The Gugamal National Park was built in 1974, and the park spreads over an area of about 1673.93 square kilometers. Located in Chikhaldara and Dharni Tehsils of Amaravati District in the Satpura Hills of Maharshtra, Gugamal is famous as one of the last remaining habitats of the Indian tiger species in Maharashtra.
The Melghat Tiger Reserve, of which the Gugamal National Park, forms the core part, came to be designated as a 'Sanctuary' in 1975, in view of the ecological, floral and faunal significance of the region.
The forest in rugged and hilly area of Melghat is typical Southern dry deciduous forest. There are 750 species of plants in the area. There are 90 tree species, 66 shrub species, 316 herb species, 56 climbers, 23 sedge species and 99 grass species.
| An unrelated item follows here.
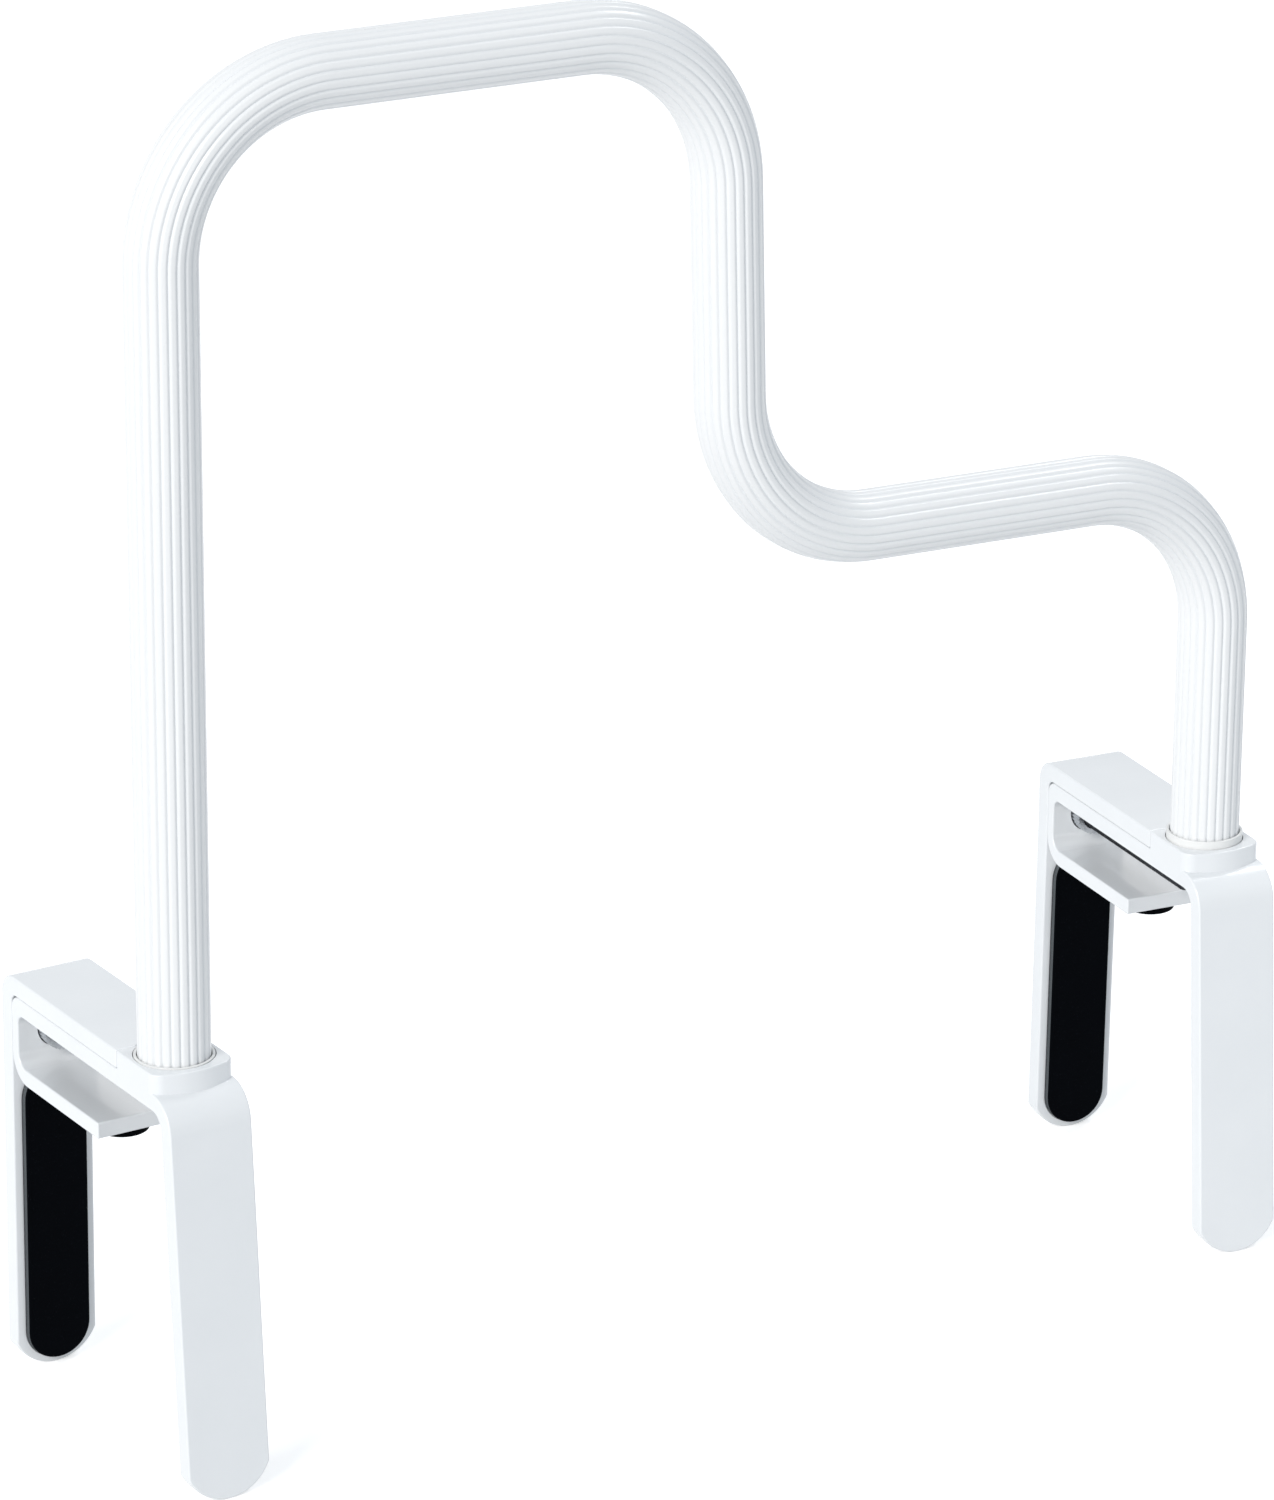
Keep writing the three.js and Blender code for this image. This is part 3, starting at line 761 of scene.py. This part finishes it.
def front_pad(name, low=GAP - PAD_RECESS, high=PAD_PROUD, grow=0.0):
    return leg_pad(name, FRONT_FRAME, FRONT_PAD_TOP, SHELF_UNDER, low, high, grow)


def rear_pad(name, low=-PAD_PROUD, high=PAD_RECESS - GAP, grow=0.0):
    return leg_pad(name, REAR_FRAME, REAR_PAD_TOP, SPLAY_START, low, high, grow)


def rim_pad(name, low=SHELF_UNDER - RIM_PAD_PROUD, high=SHELF_UNDER + PAD_RECESS - GAP, grow=0.0):
    outline = stadium(RIM_PAD_HALF_WIDTH + grow, RIM_PAD_LENGTH / 2 + grow)
    pad = prism(name, outline, "Z", low, high)
    pad.data.transform(Matrix.Translation((0, RIM_PAD_FRONT + RIM_PAD_LENGTH / 2, 0)))
    return pad


WALL_TILT = 0.5
PADS = (("front_pad", front_pad, "clamp", FRONT_FRAME),
        ("rear_pad", rear_pad, "jaw", REAR_FRAME),
        ("rim_pad", rim_pad, "clamp", None))


def mark_walls(pad, thick_axis):
    """Stores 1 on the faces that stand across the flat of the pad, which are its rim and get a painted
    highlight.
    """
    wall = pad.data.attributes.new("wall", "FLOAT", "FACE")
    for face, share in zip(pad.data.polygons, wall.data):
        share.value = abs(face.normal.dot(thick_axis)) < WALL_TILT


for side, place in SIDES.items():
    for node, make, body, leg_frame in PADS:
        pad = soften(make(f"{side}_{node}_rubber"), PAD_EDGE)
        if leg_frame:
            mark_walls(pad, leg_frame.col[1].xyz)
        keep(pad, f"{side}_{node}", f"{side}_{body}", place)

# %% Boss of the front casting
BOSS_SHOULDER_CORNER = 1
BOSS_SIDE_END = -13.2
BOSS_SIDE_CORNER = 5
BOSS_NOSE = -17.5
BOSS_NOSE_RADIUS = 30
BOSS_LOW = (ARM_TOP + ARM_UNDER) / 2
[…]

Approximately 50-75 more species have been identified and several more are expected to identify in the future at the Melghat Tiger Preserve.
Tectona grandis, Ain, Tiwas, Aola, Lendia, Dhawada, Kusum are the important tree species. Bamboo and Teak is widely spread in the forests. The area is rich in medicinal plants.
The area is rich in wild mammals including Tiger, Panther, Sloth Bear, Wild Dog, Jackal, Hyena, Chausinga, Sambar (largest Deer on earth) Gaur, Barking Deer, Ratel, Flying squirrel, Cheetal (type of Deer), Nilgai, Wild Boar, Langur, Rhesus Monkey, and Macaque. Also found here are 25 types of fishes and many varieties of butterflies.
Crocodiles were re-introduced in a systematic manner in March 1990 and February 1991 in Siddu Kund in Gadga river near Dhakna and Hathikund in the Dolar river in the Gugamal National Park. The best season for visiting the park is from March to June.